Begin with the line that contains "APEX_Y, FRONT_LIFT), -FRONT_LEAN)" and end with the line that contains "before = set(bpy.data.objects)", transcribing exactly each line in that stretch and no other.

###

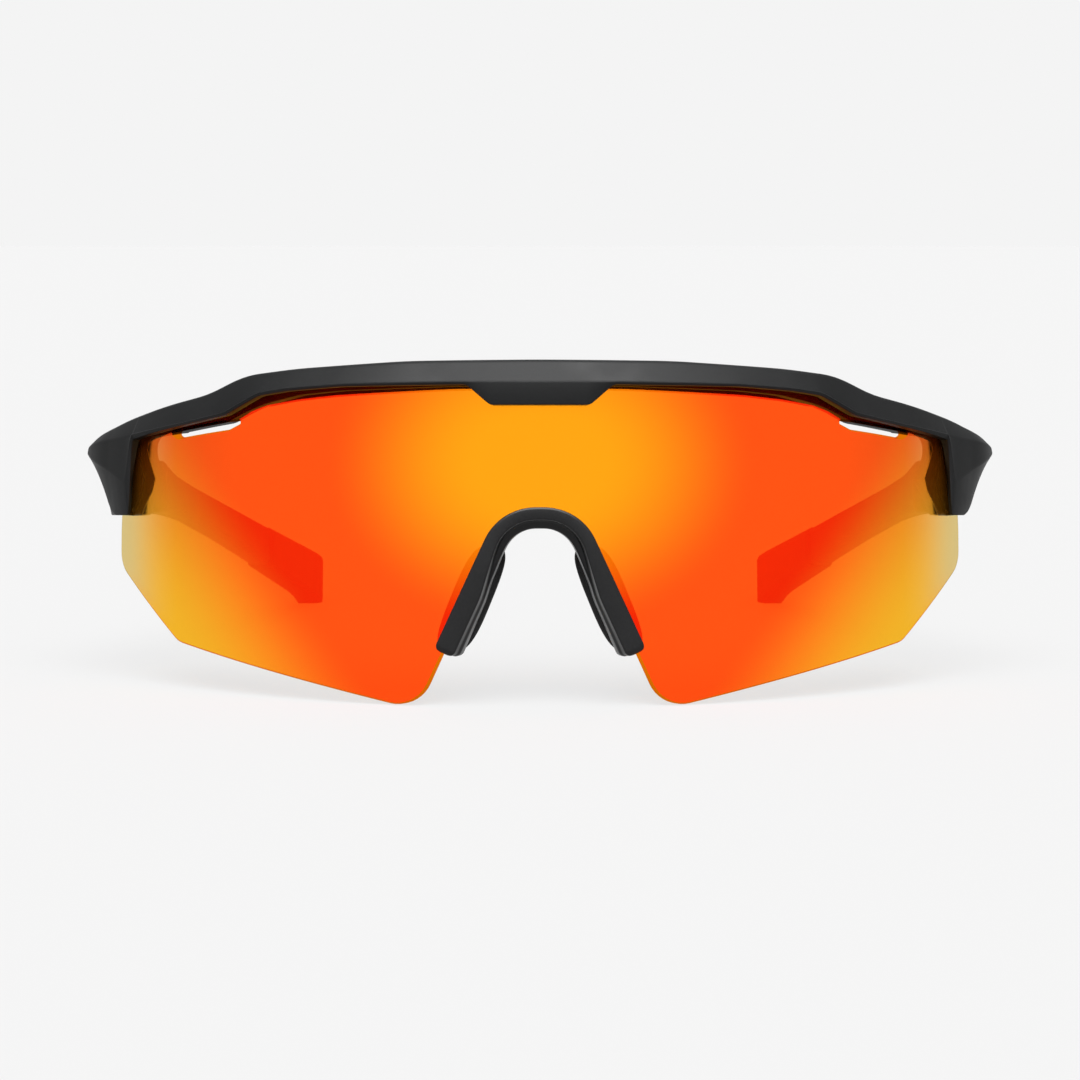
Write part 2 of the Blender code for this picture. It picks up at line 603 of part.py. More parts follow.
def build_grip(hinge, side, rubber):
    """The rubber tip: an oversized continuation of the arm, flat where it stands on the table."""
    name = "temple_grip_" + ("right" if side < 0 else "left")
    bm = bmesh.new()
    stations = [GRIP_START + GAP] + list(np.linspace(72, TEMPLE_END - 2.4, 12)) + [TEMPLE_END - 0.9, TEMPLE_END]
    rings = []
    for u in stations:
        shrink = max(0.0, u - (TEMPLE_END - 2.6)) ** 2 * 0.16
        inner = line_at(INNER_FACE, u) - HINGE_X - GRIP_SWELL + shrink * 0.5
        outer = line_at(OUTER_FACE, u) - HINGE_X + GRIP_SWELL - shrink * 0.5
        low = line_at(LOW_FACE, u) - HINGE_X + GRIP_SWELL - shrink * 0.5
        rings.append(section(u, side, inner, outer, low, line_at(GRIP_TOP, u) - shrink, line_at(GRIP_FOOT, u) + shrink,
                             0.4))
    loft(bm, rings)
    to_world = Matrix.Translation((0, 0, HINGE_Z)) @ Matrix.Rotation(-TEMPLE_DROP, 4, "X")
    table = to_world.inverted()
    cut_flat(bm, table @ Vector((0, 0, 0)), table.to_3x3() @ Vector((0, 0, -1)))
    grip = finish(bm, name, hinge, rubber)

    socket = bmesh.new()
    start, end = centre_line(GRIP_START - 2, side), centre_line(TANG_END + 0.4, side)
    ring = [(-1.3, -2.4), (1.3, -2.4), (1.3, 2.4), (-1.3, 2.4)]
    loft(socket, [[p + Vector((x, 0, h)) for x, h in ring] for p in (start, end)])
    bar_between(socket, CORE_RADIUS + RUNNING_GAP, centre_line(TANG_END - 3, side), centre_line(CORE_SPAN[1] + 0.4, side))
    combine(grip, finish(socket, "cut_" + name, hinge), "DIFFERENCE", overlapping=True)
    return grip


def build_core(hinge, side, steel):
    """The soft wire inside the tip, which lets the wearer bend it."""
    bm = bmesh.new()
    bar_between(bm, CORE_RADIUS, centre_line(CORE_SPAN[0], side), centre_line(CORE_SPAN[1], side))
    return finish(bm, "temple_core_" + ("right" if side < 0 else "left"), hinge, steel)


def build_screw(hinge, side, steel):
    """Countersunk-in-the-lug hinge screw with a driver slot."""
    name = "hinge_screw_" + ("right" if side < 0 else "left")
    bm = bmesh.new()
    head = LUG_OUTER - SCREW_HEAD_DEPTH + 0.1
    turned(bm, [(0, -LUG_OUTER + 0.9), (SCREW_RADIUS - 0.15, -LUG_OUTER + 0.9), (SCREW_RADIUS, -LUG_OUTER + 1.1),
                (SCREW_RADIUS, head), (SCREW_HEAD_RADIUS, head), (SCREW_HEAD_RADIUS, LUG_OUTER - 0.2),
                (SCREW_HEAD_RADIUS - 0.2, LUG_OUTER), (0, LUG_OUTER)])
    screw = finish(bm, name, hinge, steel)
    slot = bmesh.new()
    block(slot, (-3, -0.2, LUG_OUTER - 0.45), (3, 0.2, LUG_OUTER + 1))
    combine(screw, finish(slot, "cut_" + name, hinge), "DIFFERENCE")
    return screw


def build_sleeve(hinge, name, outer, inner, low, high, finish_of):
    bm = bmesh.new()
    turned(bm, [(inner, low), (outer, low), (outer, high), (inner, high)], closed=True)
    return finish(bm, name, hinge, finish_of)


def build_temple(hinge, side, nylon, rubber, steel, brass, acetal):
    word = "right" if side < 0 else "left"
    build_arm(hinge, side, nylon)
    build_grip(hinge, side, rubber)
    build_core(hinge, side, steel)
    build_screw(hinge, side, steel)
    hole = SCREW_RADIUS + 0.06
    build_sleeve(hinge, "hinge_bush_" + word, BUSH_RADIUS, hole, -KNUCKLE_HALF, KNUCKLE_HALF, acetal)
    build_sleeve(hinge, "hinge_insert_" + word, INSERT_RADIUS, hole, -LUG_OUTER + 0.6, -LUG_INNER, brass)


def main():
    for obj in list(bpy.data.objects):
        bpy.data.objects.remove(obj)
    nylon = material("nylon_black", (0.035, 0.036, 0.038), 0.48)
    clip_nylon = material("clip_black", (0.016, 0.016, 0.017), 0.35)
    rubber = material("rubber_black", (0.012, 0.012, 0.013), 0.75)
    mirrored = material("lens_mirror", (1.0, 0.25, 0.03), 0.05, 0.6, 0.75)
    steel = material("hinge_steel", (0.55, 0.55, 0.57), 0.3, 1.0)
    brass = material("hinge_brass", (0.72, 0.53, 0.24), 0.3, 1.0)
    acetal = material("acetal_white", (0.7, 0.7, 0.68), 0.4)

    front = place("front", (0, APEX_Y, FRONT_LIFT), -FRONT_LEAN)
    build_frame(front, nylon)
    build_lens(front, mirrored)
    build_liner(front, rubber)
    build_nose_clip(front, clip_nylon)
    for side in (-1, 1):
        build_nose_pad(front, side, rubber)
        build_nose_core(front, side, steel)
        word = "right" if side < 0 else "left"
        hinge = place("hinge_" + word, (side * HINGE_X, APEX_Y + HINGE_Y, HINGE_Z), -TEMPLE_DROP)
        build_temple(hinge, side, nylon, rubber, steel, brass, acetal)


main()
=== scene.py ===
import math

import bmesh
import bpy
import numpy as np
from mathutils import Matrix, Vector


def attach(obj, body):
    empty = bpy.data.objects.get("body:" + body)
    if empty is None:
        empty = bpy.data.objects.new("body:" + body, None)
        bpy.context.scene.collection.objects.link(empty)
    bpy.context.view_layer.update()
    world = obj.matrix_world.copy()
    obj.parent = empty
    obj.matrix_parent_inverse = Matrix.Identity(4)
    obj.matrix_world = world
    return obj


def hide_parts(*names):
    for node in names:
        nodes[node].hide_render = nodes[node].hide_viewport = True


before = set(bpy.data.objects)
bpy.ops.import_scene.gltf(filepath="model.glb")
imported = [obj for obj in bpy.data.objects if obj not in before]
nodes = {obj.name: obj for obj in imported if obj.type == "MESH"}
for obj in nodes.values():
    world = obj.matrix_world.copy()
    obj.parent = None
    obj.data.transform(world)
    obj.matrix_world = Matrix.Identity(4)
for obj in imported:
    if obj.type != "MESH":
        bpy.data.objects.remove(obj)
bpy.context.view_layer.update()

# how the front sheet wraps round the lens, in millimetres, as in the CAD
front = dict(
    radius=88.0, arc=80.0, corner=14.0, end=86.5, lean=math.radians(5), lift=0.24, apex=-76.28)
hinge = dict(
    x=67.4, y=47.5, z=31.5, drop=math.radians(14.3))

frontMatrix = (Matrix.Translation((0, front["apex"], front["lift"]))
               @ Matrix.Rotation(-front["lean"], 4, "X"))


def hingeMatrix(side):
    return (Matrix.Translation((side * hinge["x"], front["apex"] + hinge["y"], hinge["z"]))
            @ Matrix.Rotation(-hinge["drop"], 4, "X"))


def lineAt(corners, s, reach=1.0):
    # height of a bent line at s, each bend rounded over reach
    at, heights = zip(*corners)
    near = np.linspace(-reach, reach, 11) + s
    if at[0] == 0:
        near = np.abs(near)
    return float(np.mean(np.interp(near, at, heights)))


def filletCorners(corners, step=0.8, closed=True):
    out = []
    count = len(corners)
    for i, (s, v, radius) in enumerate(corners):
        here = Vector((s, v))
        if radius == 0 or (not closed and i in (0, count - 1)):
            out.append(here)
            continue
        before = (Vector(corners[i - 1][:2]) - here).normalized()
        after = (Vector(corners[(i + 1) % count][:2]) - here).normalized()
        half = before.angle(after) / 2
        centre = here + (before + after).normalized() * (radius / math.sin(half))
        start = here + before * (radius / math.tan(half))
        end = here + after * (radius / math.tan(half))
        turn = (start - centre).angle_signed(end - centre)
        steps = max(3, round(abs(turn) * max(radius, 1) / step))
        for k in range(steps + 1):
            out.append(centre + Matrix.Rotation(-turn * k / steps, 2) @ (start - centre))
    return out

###

- _FULL OUTPUT_:
    front = place("front", (0, APEX_Y, FRONT_LIFT), -FRONT_LEAN)
    build_frame(front, nylon)
    build_lens(front, mirrored)
    build_liner(front, rubber)
    build_nose_clip(front, clip_nylon)
    for side in (-1, 1):
        build_nose_pad(front, side, rubber)
        build_nose_core(front, side, steel)
        word = "right" if side < 0 else "left"
        hinge = place("hinge_" + word, (side * HINGE_X, APEX_Y + HINGE_Y, HINGE_Z), -TEMPLE_DROP)
        build_temple(hinge, side, nylon, rubber, steel, brass, acetal)


main()
=== scene.py ===
import math

import bmesh
import bpy
import numpy as np
from mathutils import Matrix, Vector


def attach(obj, body):
    empty = bpy.data.objects.get("body:" + body)
    if empty is None:
        empty = bpy.data.objects.new("body:" + body, None)
        bpy.context.scene.collection.objects.link(empty)
    bpy.context.view_layer.update()
    world = obj.matrix_world.copy()
    obj.parent = empty
    obj.matrix_parent_inverse = Matrix.Identity(4)
    obj.matrix_world = world
    return obj


def hide_parts(*names):
    for node in names:
        nodes[node].hide_render = nodes[node].hide_viewport = True


before = set(bpy.data.objects)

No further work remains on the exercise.